Relating a story from the early days of Communications Fiji, when the managing director has to step in to do a midnight on-air shift because the rostered announcer failed to show, he admitted that, “I needed to bring in people and give them the authority to step in, and have the responsibility of making sure that we stayed on while I focused on running the organisation.

“Every entrepreneur has that moment when you think I just physically can’t do everything. And so now I have to bring in others into the picture,” he said.

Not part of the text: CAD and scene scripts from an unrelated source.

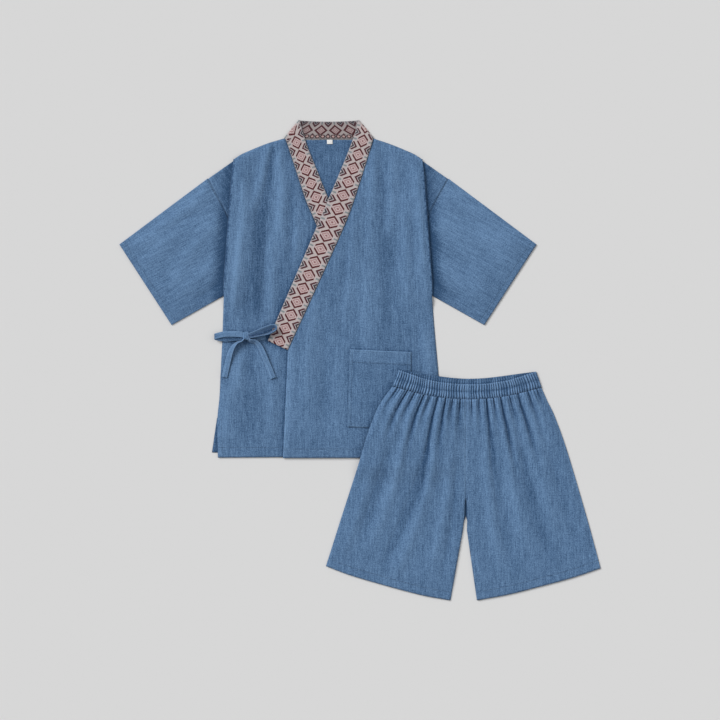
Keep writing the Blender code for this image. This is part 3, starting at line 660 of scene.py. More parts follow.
def front_grids(lap):
    """A front's main panel and its pleat."""
    across = {"upper": 78, "under": 66}[lap]
    low, high, below_band = 84, 70, 56
    turn_of = TURN_OF[lap]
    inner = np.vstack([spaced(LAP[lap], below_band)[:-1], sewn_edge(lap, low + high - below_band)])
    side = side_edge(lap, low)
    fold = spaced(OUTER_FOLD, high)
    outer = np.vstack([side[:-1], fold]) - (TURN, 0)
    foot = spaced([inner[0], outer[0]], across)
    top = smooth([inner[-1]] + [(x, y - TURN) for x, y in SHOULDER] + [outer[-1]], across)
    flat = patch(foot, top, inner, outer)
    flat = np.concatenate([flat, np.vstack([side[:-1], fold])[:, None]], axis=1)
    shoulder = smooth([NECK_POINT[lap]] + SHOULDER + [PLEAT_TOP], across + 1)
    flat = np.concatenate([flat, shoulder[None]], axis=0)
    flat[-2, -1] = fold[-1] - (0.2, TURN)
    height = height_in_front(flat * (turn_of, 1.0), lap) + front_lift(flat, lap) + CLOTH / 2
    turned = ease((flat[:, -1, 1] - SLIT_TOP) / 15) * ease((ARMPIT[1] - 12 - flat[:, -1, 1]) / 30)
    height[:, -1] += (CLOTH / 2 - height[:, -1]) * turned
    turned = ease((PLEAT_TOP[0] - 10 - flat[-1, :, 0]) / 40)
    height[-1] += (CLOTH / 2 - height[-1]) * turned
    main = {"points": raised(flat, height), "cut": flat * (turn_of, 1.0),
            "hem": flat[..., 1] - LAP[lap][0][1],
            "lap": away_from(flat, LAP[lap]) + 60 * ease((flat[..., 1] - LAP_TOP + 6.5) / 20),
            "neck": away_from(flat, sewn_edge(lap, 40)),
            "slit": away_from(flat, side[side[:, 1] < SLIT_TOP + 3]),
            "arm": np.full(flat.shape[:-1], FAR), "fold": front_painted_shading(flat, lap)}
    pleat = pleat_grid(main["points"][low - 1:, -1], main["cut"][low - 1:, -1], turn_of)
    for grid in (main, pleat):
        grid["points"] = grid["points"] * (turn_of, 1.0, 1.0)
    return [main, pleat]


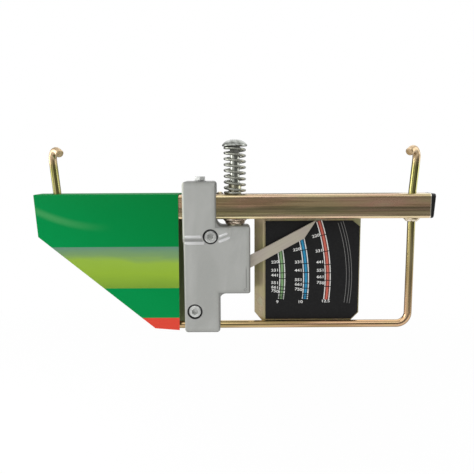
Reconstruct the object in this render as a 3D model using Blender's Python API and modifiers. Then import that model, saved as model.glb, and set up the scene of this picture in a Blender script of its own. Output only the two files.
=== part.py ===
"""Dial tension gauge for fence wire.

Two bent hooks hold the gauge on a taut wire, and a sprung plunger between them pushes the wire out of
line. The harder the wire pulls, the further the plunger sinks through the square beam. Its forked end
drives a slotted lever on a pivot inside the cast housing, and the long end of that lever is the
pointer, which sweeps down across the dial plate.

Metres, +Z up. The origin is on the line where the wire bears on the two hooks, above the beam and on
the plunger's axis. +X runs along the beam towards the dial, and -Y is the side with the scales.
"""
import math

import bmesh
import bpy
from mathutils import Matrix, Vector

# Fits that many pieces share
GAP = 0.0003
OVERRUN = 0.004
ARC_STEP = math.radians(15)
FLAT_ANGLE = math.radians(1)

# Square tube beam and its end caps
BEAM_SIDE = 0.025
BEAM_WALL = 0.002
BEAM_CORNER = 0.003
BEAM_LENGTH = 0.397
CAP_FLANGE = 0.0038
CAP_EDGE = 0.0012
CAP_LEAN = 0.0017
CAP_PLUG = 0.01
CAP_FIN_DEPTH = 0.0012
CAP_FINS = 3

# Bent rod: two hooks and the handle loop
ROD_DIAMETER = 0.008
ROD_INSET = 0.0155
ROD_BEND = 0.012
HOOK_RISE = 0.0405
HOOK_BEND = 0.0095
HOOK_SWEEP = math.radians(118)
HOOK_TOE = 0.005
HOOK_LEAN = math.radians(4.7)
HOOK_INWARD = math.radians(43)
LEAN_START = 0.0025
LEAN_BEND = 0.02
HANDLE_DROP = 0.1135
STRUT_TOP_DROP = 0.0225
STRUT_FOOT = 0.0755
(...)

But he also warns, “Unless you take the time to induct them properly, to train them properly to bring in the systems and processes, which help them to understand how and why you run this organisation in the way you run it, it will be an absolute disaster. And this is a critical point where most small businesses fail as they have run out of energy.”

And finally

Parkinson likens entrepreneurship to digging a tunnel through a mountain. “One of the things that engineers will tell you, even the most experienced tunneling engineers, is that you are never really too sure what’s in the middle of that mountain. There will always be unexpected challenges along the way.  As you’re digging your way through, you’ve got to be ready for changes in the rock fissures, all sorts of things can go wrong in that process, which is why when you read about tunneling or mining processes, almost inevitably, they will go over budget. And I like to think that entrepreneurship is a bit similar to that.”

To read

Reinventing the E-Myth.  “It was one that changed my whole perspective. Sadly I read it 10 years too late. [It is] an essential book for all entrepreneurs because what the author gets out there is how important it is to create strategies when you’re setting up your business.”